Waiting for Thunder Stroms

sunstruck

Super Jewess
Joined
Mar 12, 2002
Posts
26,888
It's in the air. I can feel it and I want them to start!! I love thunder storms. The more wind the better. There's nothing like a New England autum for wind storms.

So what do you do when the thunder is so loud it shakes your windows? Hide under the covers? Dance naked in the rain? Fuck like bunnies? Frantically try to keep your dogs from scratching through the kitchen door?
 
lovetoread said:
Dance naked in the rain,then fuck like bunnies. ;)



There ya go! lol I'm thinking my new gazebo is going to be perfect for such activities. lol
 
sunstruck said:
There ya go! lol I'm thinking my new gazebo is going to be perfect for such activities. lol

Does your new gazebo have a lightening rod?
 
I think Strom is too old to dance, and he probably lost most of his thunder by now.
 
Since I got home Friday, it's been non-stop thunderstorms. The leaves are falling with the rain. Autumn is coming.
 
I find thunderstorms very arousing and erotic. Love to cuddle and make love during them. But if hubby isn't around, nothing better than cuddling with my lil girls and reading to them or watching the storm.
 
sunstruck said:
Umm, no. lol It has a wooden carved crane. His name is Oscot.

Might be a good idea to make sure there is a lightening rod somewhere lose by before hanging out in a wet, wooden, gazebo during a thunderstorm -- especially a new one that you don't know yet if it's situated where it will attract lightening.
 
Weird Harold said:


Might be a good idea to make sure there is a lightening rod somewhere lose by before hanging out in a wet, wooden, gazebo during a thunderstorm -- especially a new one that you don't know yet if it's situated where it will attract lightening.

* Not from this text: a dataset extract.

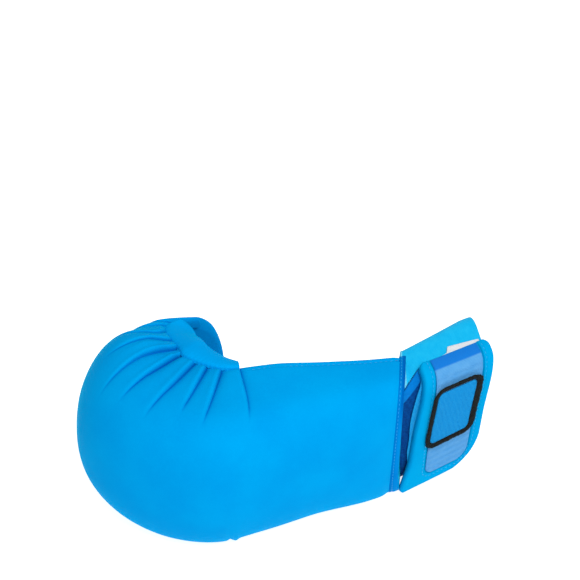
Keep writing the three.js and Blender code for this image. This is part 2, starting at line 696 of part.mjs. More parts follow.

It's in the middle of the woods. lol Surounding by trees far more likely to be hit. Besides, the lightening wants to go straight into the ground right? It might catch fire, but would we be affected but a hit?
 
sunstruck said:
It's in the middle of the woods. lol Surrounding by trees far more likely to be hit. Besides, the lightening wants to go straight into the ground right? It might catch fire, but would we be affected but a hit?

If lightening did hit the gazebo, you would definitely be affected.

Lightening takes "the path of least resistance" which, contrary to 'conventional wisdom," doesn't necessarily mean the highest point. If your gazebo has deep foundation -- below the frost line -- it might be a better path to ground that the trees surrounding it.

Being surrounded by trees probably means it's less likely to be hit -- tree roots are usually deeper than foundations -- but lightening is unpredictable and doesn't always take what would seem to be the obvious route to ground.

I really don't mean to spread doom and gloom over visions of a romantic interlude in your new gazebo, but 21 years of weekly safety briefings warped my perceptions -- I tend to see how something can hurt me much easier than when I was young and foolish.
 
One thing to remember is that lightnign doesn't come down from the clouds: When it's a ground-to-cloud bolt, lightning travels up. Harold's right: if the gazebo has deep foundations (deeper than the roots of the nearby trees), then it's a lot more likely to get hit, despite being lower.
 
It doesn't have deep foundations. It doesn't have a foundation exactly. It's more like staked. Eight beams into the ground, maybe a couple of feet.